* Begin *

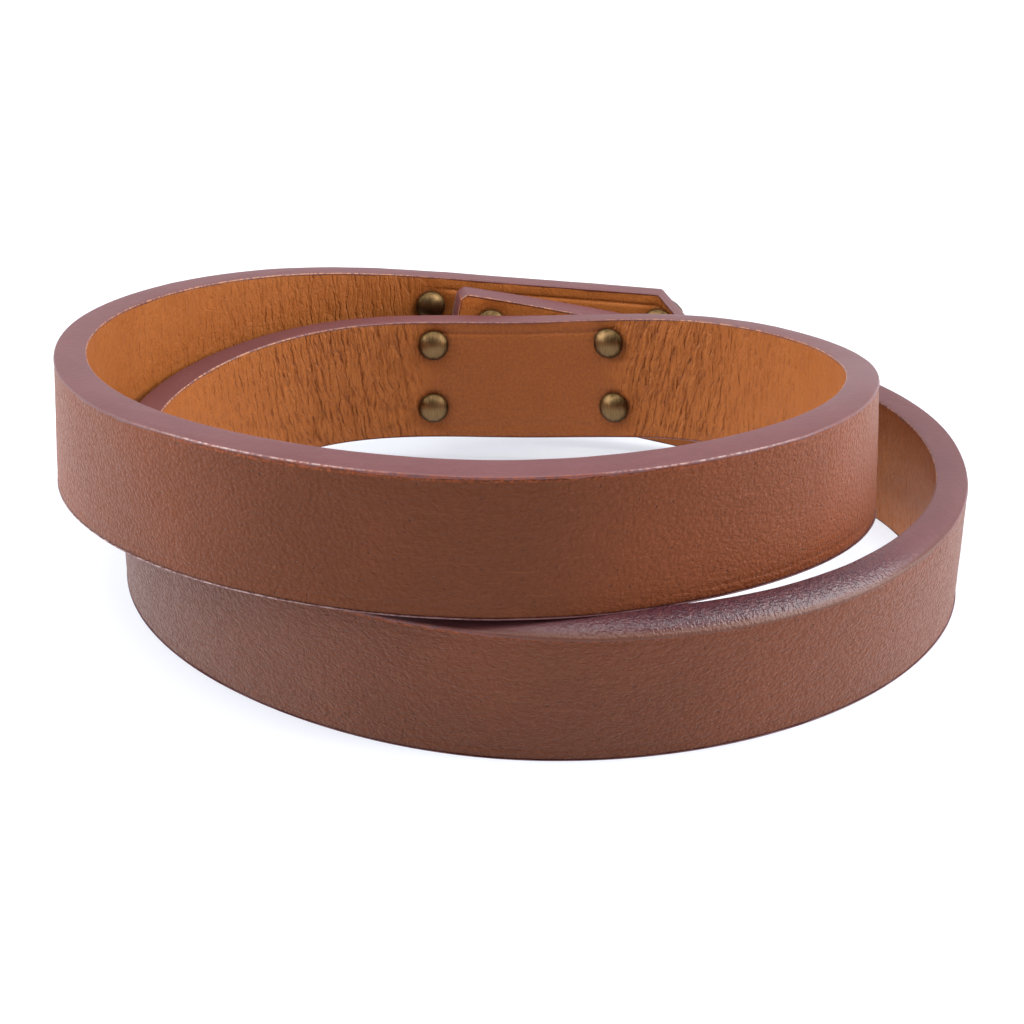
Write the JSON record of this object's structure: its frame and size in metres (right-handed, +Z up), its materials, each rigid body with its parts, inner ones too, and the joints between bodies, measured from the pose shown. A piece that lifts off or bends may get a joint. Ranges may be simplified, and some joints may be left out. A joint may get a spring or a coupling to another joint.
{
  "type": "leather wrap bracelet",
  "caption": "Lined leather strap wrapped twice round the wrist, standing on its edge, with painted edges, domed brass rivets and a riveted plate clasp at the back.",
  "frame": {"origin": "on the table, under the middle of the bracelet's box", "axes": "+Z up along the strap's width, -Y towards the front where the turns cross, +Y towards the clasp, +X right as seen from the front"},
  "size_m": [0.0662, 0.0721, 0.0204],
  "materials": {
    "outer_leather": "grained, satin",
    "lining_leather": "smooth, creased, satin",
    "edge_paint": "painted edge, semi-gloss",
    "rivet_brass": "antique, burnished"
  },
  "bodies": {
    "root": {"outer_leather": "outer_leather", "lining_leather": "lining_leather", "middle_rivet_left_upper": "rivet_brass", "middle_rivet_left_lower": "rivet_brass", "middle_rivet_right_upper": "rivet_brass", "middle_rivet_right_lower": "rivet_brass", "end_rivet_left_upper": "rivet_brass", "end_rivet_left_lower": "rivet_brass", "end_rivet_right_upper": "rivet_brass", "end_rivet_right_lower": "rivet_brass", "tongue_rivet_upper": "rivet_brass", "tongue_rivet_lower": "rivet_brass", "clasp": "rivet_brass"}
  },
  "joints": []
}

* End *

## WRITTEN PROBLEM:
Your task is to quote all of the data word for word.

## SOLUTION TO THIS PROBLEM:
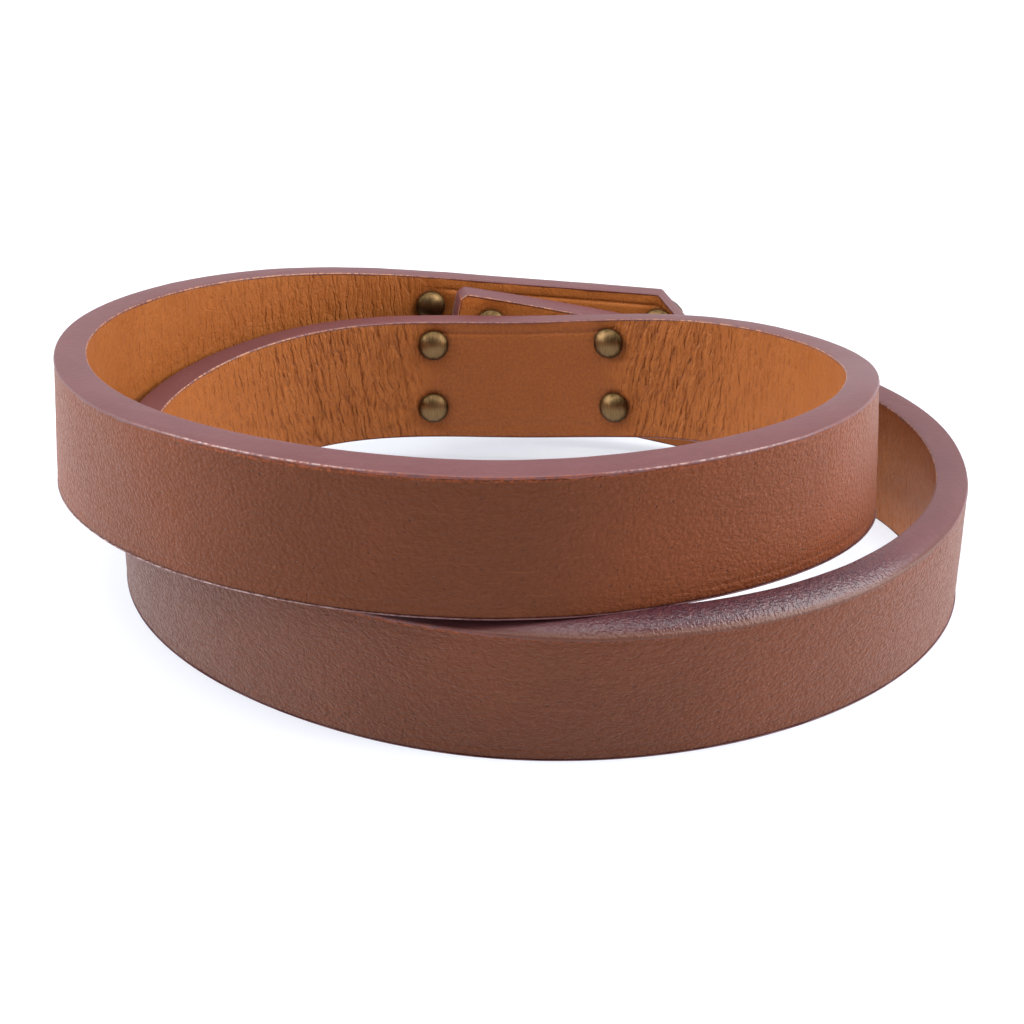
Write the JSON record of this object's structure: its frame and size in metres (right-handed, +Z up), its materials, each rigid body with its parts, inner ones too, and the joints between bodies, measured from the pose shown. A piece that lifts off or bends may get a joint. Ranges may be simplified, and some joints may be left out. A joint may get a spring or a coupling to another joint.
{
  "type": "leather wrap bracelet",
  "caption": "Lined leather strap wrapped twice round the wrist, standing on its edge, with painted edges, domed brass rivets and a riveted plate clasp at the back.",
  "frame": {"origin": "on the table, under the middle of the bracelet's box", "axes": "+Z up along the strap's width, -Y towards the front where the turns cross, +Y towards the clasp, +X right as seen from the front"},
  "size_m": [0.0662, 0.0721, 0.0204],
  "materials": {
    "outer_leather": "grained, satin",
    "lining_leather": "smooth, creased, satin",
    "edge_paint": "painted edge, semi-gloss",
    "rivet_brass": "antique, burnished"
  },
  "bodies": {
    "root": {"outer_leather": "outer_leather", "lining_leather": "lining_leather", "middle_rivet_left_upper": "rivet_brass", "middle_rivet_left_lower": "rivet_brass", "middle_rivet_right_upper": "rivet_brass", "middle_rivet_right_lower": "rivet_brass", "end_rivet_left_upper": "rivet_brass", "end_rivet_left_lower": "rivet_brass", "end_rivet_right_upper": "rivet_brass", "end_rivet_right_lower": "rivet_brass", "tongue_rivet_upper": "rivet_brass", "tongue_rivet_lower": "rivet_brass", "clasp": "rivet_brass"}
  },
  "joints": []
}